What Is a Sprint in Agile?
A sprint is a short, time-boxed phase of work (usually between one and four weeks long) within which teams complete a narrow range of tasks and duties that contribute towards an achievable goal o deliverable, such as an update for a mobile application.
As we've covered already in this article, sprints are usually used by scrum teams, and how long each phase is will typically differ depending on the different types of work they’re completing. Usually, a sprint backlog containing all the work set out for a single sprint is created.
Sprint retros are often held at the end of sprints to recap and reflect on the work that was completed, and feedback from these sessions can then be used to improve the next sprint taking place.
Verdict: Should You Use an Agile Framework?
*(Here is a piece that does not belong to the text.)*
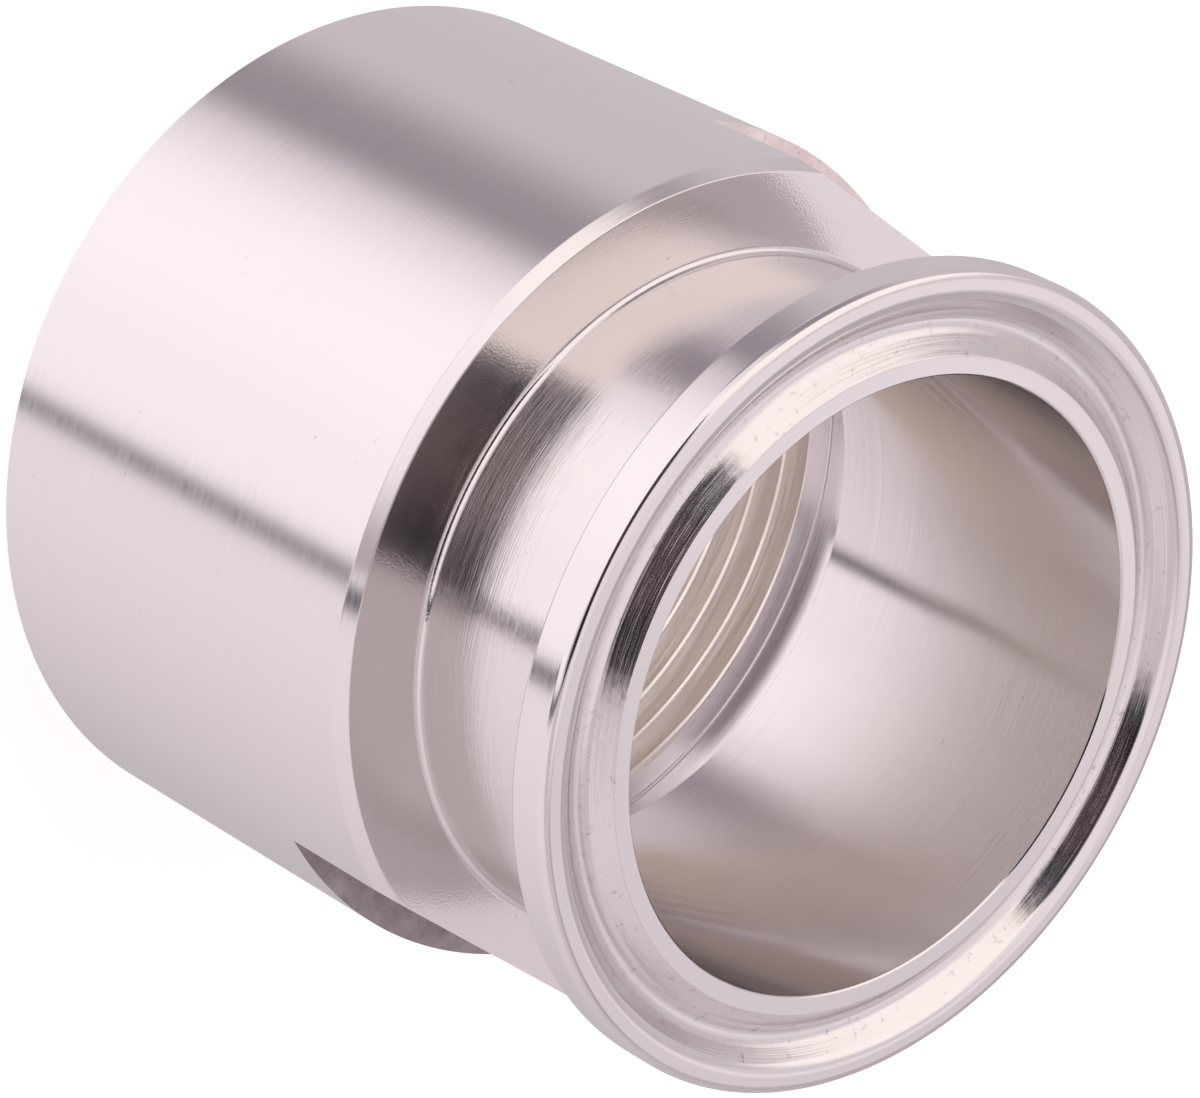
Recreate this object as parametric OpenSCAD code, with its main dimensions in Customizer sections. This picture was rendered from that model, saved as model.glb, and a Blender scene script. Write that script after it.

If you think you’ll work better if your project is broken down into stages and your team is given more autonomy to take an iterative approach to their work, it might just be for you. What's more, the precepts of continuous improvement and communicating face-to-face communication can be applied to almost every team, regardless of the projects they're working on.
If you’re interested, why not embrace the Agile spirit and give the framework a little test, for a short period? Or, incorporate some aspects of an Agile framework (such as breaking your work down into sprints) and see how your team fares. There’s only one true way to truly find out!